By Enrico Dela Cruz, July 11 (Reuters) - Benchmark
iron ore prices in Asia fell on Monday on growing fears of weakening demand for
the raw material in top steel producer China, where multiple cities are
enforcing fresh COVID-19 curbs.
The most-traded iron ore, for September delivery, on China's Dalian
Commodity Exchange DCIOcv1 ended
morning trade 4.5% lower at 731.50 yuan ($109.03) a tonne, after earlier
touching 723.50 yuan, its lowest since July 6.
On the Singapore Exchange, the steelmaking ingredient's
front-month August contract SZZFQ2 slumped as much as 4.1% to $108.25 a tonne,
also the weakest since July 6.
"Relentlessly negative COVID headlines out of Gansu,
Guangdong, Henan, Macau, Shanghai, and Zhejiang over the weekend will pour
ice-cold water over sentiment from Monday onwards," said Atilla Widnell,
managing director at Navigate Commodities in Singapore.
Local governments in China are adopting fresh curbs, from business halts to
lockdowns, to rein in new infections, with the commercial hub of Shanghai
bracing for another mass testing campaign after detecting the BA.5 Omicron
subvariant.
"China looks like it is losing its war against COVID with
naturally more transmissible subvariants now popping up faster than it can
stomp them out," Widnell said.
Increased iron ore shipments to China from top suppliers
Australia and Brazil also add to negative mood, he said.
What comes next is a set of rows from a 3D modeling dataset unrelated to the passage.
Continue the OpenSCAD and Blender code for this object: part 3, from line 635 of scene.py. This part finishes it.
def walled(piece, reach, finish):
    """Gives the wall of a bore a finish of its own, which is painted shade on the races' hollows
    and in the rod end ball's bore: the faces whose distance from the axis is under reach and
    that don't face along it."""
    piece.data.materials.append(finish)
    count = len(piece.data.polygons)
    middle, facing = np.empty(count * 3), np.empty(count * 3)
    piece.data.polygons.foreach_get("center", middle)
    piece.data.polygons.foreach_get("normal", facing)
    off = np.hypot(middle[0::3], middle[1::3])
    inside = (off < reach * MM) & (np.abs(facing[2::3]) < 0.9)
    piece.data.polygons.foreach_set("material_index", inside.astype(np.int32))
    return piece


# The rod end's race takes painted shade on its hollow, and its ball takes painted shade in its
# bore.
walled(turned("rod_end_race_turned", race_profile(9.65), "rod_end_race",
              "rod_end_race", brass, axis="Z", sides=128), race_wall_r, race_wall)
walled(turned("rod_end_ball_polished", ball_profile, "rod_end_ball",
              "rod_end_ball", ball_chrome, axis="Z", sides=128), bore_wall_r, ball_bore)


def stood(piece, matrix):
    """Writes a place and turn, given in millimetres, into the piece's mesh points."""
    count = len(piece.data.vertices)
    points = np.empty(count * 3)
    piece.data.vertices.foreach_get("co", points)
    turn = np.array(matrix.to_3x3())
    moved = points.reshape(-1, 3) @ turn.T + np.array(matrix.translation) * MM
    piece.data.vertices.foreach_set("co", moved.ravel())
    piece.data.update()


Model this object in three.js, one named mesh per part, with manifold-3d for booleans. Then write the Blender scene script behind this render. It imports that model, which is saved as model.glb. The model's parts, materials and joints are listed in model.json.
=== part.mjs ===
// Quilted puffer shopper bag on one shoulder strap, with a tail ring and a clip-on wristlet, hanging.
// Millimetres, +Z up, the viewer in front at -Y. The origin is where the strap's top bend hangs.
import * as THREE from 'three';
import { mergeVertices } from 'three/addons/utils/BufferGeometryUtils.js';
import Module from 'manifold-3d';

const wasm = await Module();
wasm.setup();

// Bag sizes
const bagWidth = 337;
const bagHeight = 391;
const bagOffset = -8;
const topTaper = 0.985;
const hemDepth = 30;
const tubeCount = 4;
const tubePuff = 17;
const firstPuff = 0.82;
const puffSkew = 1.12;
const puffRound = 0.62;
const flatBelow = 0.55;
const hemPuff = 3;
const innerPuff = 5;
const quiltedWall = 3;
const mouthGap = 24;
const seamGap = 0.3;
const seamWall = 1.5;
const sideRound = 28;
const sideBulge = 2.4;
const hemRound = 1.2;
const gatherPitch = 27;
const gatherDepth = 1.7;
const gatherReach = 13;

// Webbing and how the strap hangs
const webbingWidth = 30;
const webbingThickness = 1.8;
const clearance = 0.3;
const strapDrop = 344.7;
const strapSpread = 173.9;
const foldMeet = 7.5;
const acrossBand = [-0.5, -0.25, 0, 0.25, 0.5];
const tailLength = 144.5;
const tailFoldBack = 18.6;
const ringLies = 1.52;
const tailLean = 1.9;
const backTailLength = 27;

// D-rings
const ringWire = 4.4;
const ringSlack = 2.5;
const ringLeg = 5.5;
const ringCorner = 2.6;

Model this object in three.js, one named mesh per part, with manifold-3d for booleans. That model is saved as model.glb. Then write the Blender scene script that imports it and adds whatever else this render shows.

That could push portside inventory of imported material higher,
after rising for a second consecutive week to 128.3 million tonnes, as of July
8, based on SteelHome consultancy data SH-TOT-IRONINV.
Demand for iron ore, meanwhile, is expected to remain weak as
Chinese steel mills scale back output while nursing losses from high
inventories and sluggish steel orders.
Construction steel rebar on the Shanghai Futures Exchange SRBcv1 tumbled
5%, hot-rolled coil SHHCcv1 dropped
4.7% and stainless steel SHSScv1 shed 1%.